A map of safe spaces in the town centre is to be created, while a vehicle managed by Stafford Street Pastors will provide a haven for people feeling vulnerable at night.
Two taxi marshalls will be employed on Saturday nights between 9pm and 4am to help people get home safely.
The measures are being funded by the Home Office through the Safety of Women at Night scheme. Stafford Borough Community Wellbeing Partnership (CWP) is overseeing work locally to prevent violence against women and girls.
A report to Stafford Borough Council’s cabinet said: “Women and girls are disproportionately affected by certain crime types; for example they are four times more likely than men to experience a sexual assault. Women and girls have also been found to suffer high levels of sexual and verbal harassment.
“The tragic killing of Sarah Everard brought to the forefront concerns about woman and girls’ safety in public places. Following the meeting of the Prime Minister’s Crime and Justice Taskforce (CJTF) on 15 March 2021, the Government announced immediate steps to protect women and girls in public spaces, including the rollout of initiatives to improve the safety of women in public spaces at night, including in the night-time economy.
The CWP has been allocated £20,000 for safe routes. £17,000 for safe places and £5,000 for taxi marshals. As part of safe routes the CWP will develop a map of the town centre with Stafford Borough Council’s graphic designer highlighting premises that operate during the evening and places of safety including the taxi rank.
“A vehicle is being purchased for the safe space element of the bid and this will be managed by the Stafford Street Pastors. It will be located within the town centre of an evening and used as a place of safety.
“Whilst some districts have looked at renting an empty shop unit, this did not seem a sustainable option for Stafford and the cost involved in insurances and rent alone was too great. The street pastors will be able to offer, warm drinks, advice and guidance and will be able to request assistance from other agencies if required to attend the vehicle.
“Staffordshire Womens Aid and Resolv will inform the messaging of a safety plan for getting home. This will be shared via social media, within the college and sixth forms and within the town centre.
“Hollie Guard (a personal safety app) will be more widely promoted by the CWP, personal alarms, torches and drink spiking prevention tools will be distributed. A webinar will be produced to educate workers within the night time economy how to identify vulnerable persons and how to assist them safely on the route home.”
Stafford Borough Council’s deputy leader Jeremy Pert told fellow cabinet members at their latest meeting of the work taking place locally to boost safety at night. He also spoke of raising awareness of behaviour that may make other members of the public feel unsafe, such as inappropriate comments.

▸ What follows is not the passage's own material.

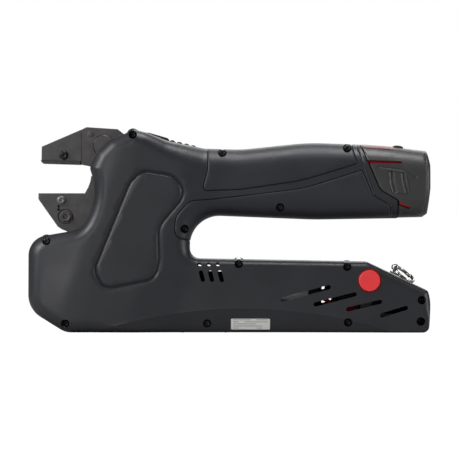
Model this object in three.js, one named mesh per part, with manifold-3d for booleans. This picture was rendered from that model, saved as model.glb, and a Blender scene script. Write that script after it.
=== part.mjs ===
// Battery electric pruner: a clamshell-housed 12 V hand tool with a moving upper jaw.
// Millimetres. X runs from the jaws (-X) to the battery (+X), Z is up, the left side of the tool is -Y.
// The origin is under the middle of the tool, on the flat underside of the lower arm.
import * as THREE from 'three';
import { mergeVertices } from 'three/addons/utils/BufferGeometryUtils.js';
import Module from 'manifold-3d';

const wasm = await Module();
wasm.setup();

// ---- driving dimensions ----
const gap = 0.3; // clearance kept between neighbouring pieces
const wall = 2.6; // housing wall
const edgeRound = 5; // rounding of the housing's long edges
const lobeHalf = 27; // half thickness of the front housing
const gripHalf = 24.5; // half thickness of the handle and the lower arm
const grip = { thickness: 1.2, bed: 1.5 }; // grip panels and the bed cut for them
const pivot = [-87.2, 129.9]; // jaw hinge
const jawHalf = 7; // half thickness of both jaws
const tongueHalf = 3.2; // half thickness of the fixed jaw's middle plate
const armInner = 3.6; // inner face of the two jaw arm plates
const armSwing = 17.6; // clear radius round the hinge inside the housing
const screwAxisZ = 27; // height of the lead screw and motor axis
const crossPinZ = 43; // height of the nut's cross pin
const halfStroke = 15; // degrees of jaw swing each side of the upright lever
const battery = { axisZ: 104, bore: 21.2, core: 20.6, cell: 9.2, cellRing: 10.62 };
const bearing = { front: 6, thrust: 9, bore: 3.3 };
const drive = { gearbox: 14.5, motor: 16, shaft: 3, screw: 4 };
const ridgeTilt = 20; // degrees that the side's soft ridge leans back
const scoopSlope = Math.tan(THREE.MathUtils.degToRad(21)); // slope of the scooped lower edge

const paint = {
  housing: new THREE.MeshStandardMaterial({ color: 0x35363a, roughness: 0.55, metalness: 0 }),
  grip: new THREE.MeshStandardMaterial({ color: 0x2e2f31, roughness: 0.7, metalness: 0 }),
  jaw: new THREE.MeshStandardMaterial({ color: 0x4a4a4a, roughness: 0.5, metalness: 0.8 }),
  steel: new THREE.MeshStandardMaterial({ color: 0x9a9a98, roughness: 0.35, metalness: 1 }),
  blackSteel: new THREE.MeshStandardMaterial({ color: 0x1d1d1f, roughness: 0.45, metalness: 0.9 }),
  nickel: new THREE.MeshStandardMaterial({ color: 0xc9c4b4, roughness: 0.2, metalness: 1 }),
  red: new THREE.MeshStandardMaterial({ color: 0xf8403f, roughness: 0.4, metalness: 0 }),
  darkRed: new THREE.MeshStandardMaterial({ color: 0x8b1a22, roughness: 0.45, metalness: 0 }),
  pack: new THREE.MeshStandardMaterial({ color: 0x3d3e3e, roughness: 0.5, metalness: 0 }),
  label: new THREE.MeshStandardMaterial({ color: 0xc2c3c4, roughness: 0.4, metalness: 0.6 }),
  board: new THREE.MeshStandardMaterial({ color: 0x1f3a2a, roughness: 0.5, metalness: 0 }),
  brass: new THREE.MeshStandardMaterial({ color: 0xb08d4a, roughness: 0.35, metalness: 1 }),
};

// ---- solids ----
function solidOf(geometry) {
  const bare = geometry.clone();
  bare.deleteAttribute('normal');
  bare.deleteAttribute('uv');
  const merged = mergeVertices(bare, 1e-4);
  return new wasm.Manifold(new wasm.Mesh({
    numProp: 3,
    vertProperties: merged.attributes.position.array,
    triVerts: new Uint32Array(merged.index.array),
  }));
}

function geometryOf(solid) {
  const mesh = solid.getMesh();
  const geometry = new THREE.BufferGeometry();
  geometry.setAttribute('position', new THREE.BufferAttribute(mesh.vertProperties, 3));
  geometry.setIndex(new THREE.BufferAttribute(mesh.triVerts, 1));
  return geometry;
}

// A closed outline from corners [x, z, radius]; each rounded corner becomes a tangent arc.
function outline(corners, arcStep = 24) {
  const points = [];
  corners.forEach(([x, z, radius = 0], i) => {
    const corner = new THREE.Vector2(x, z);
    if (radius === 0) {
      points.push(corner);
      return;
    }
    const before = corners[(i + corners.length - 1) % corners.length];
    const after = corners[(i + 1) % corners.length];
    const toBefore = new THREE.Vector2(before[0] - x, before[1] - z).normalize();
    const toAfter = new THREE.Vector2(after[0] - x, after[1] - z).normalize();
    const half = Math.acos(THREE.MathUtils.clamp(toBefore.dot(toAfter), -1, 1)) / 2;
    const turn = Math.PI - 2 * half;
    const middle = toBefore.clone().add(toAfter).normalize().multiplyScalar(radius / Math.sin(half));
    const centre = corner.clone().add(middle);
    const start = corner.clone().addScaledVector(toBefore, radius / Math.tan(half)).sub(centre);
    const side = -Math.sign(toBefore.cross(toAfter));
    const steps = Math.max(2, Math.round(THREE.MathUtils.radToDeg(turn) / arcStep));
    for (let k = 0; k <= steps; k += 1) {
      const spoke = start.clone().rotateAround(new THREE.Vector2(), (side * turn * k) / steps);
      points.push(centre.clone().add(spoke));
    }
  });
  return points;
}

// Every edge of an outline moved inwards by the same distance.
function inset(points, distance) {
  const turn = Math.sign(THREE.ShapeUtils.area(points));
  return points.map((point, i) => {
    const before = points[(i + points.length - 1) % points.length];
    const after = points[(i + 1) % points.length];
    const edgeIn = point.clone().sub(before).normalize();
    const edgeOut = after.clone().sub(point).normalize();
    const normal = new THREE.Vector2(-edgeIn.y - edgeOut.y, edgeIn.x + edgeOut.x).normalize();
    const spread = normal.dot(new THREE.Vector2(-edgeIn.y, edgeIn.x));
    return point.clone().addScaledVector(normal, (turn * distance) / spread);
  });
}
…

He said: “I was in London and a poster caught my eye – I thought it was a really brave and challenging poster and made me consider some of the things we all might inadvertently do that make other people feel uncomfortable, uneasy and unsafe. That might be something like walking at the same speed as someone else but on their shoulder or telling a risky joke that you’ve heard somewhere else and probably wasn’t an appropriate thing to say or do.
“The tragic killing of Sarah Everard last year has brought to the forefront concerns about the safety of women and girls in public places. It would be very easy to say that something like the murder of Sarah was an isolated incident, but you could then talk about Sabina Nessa or Bobbi-Anne McLeod (who were also murdered in 2021).
“I think it is really appropriate that we consider how everyone in our communities feels. And so putting in safe spaces for people – and for women in particular – is a really positive step.
“Some of the initiatives we are jointly putting in with the Police, Fire and Crime Commissioner include taxi marshals, safe routes and safe spaces for women to follow and be able to go to. I think it ensures everyone in our community feels safe and that’s really important.
“It also allows us to start to have a different discussion about what is and isn’t appropriate within our communities. Having that brave conversation is important.”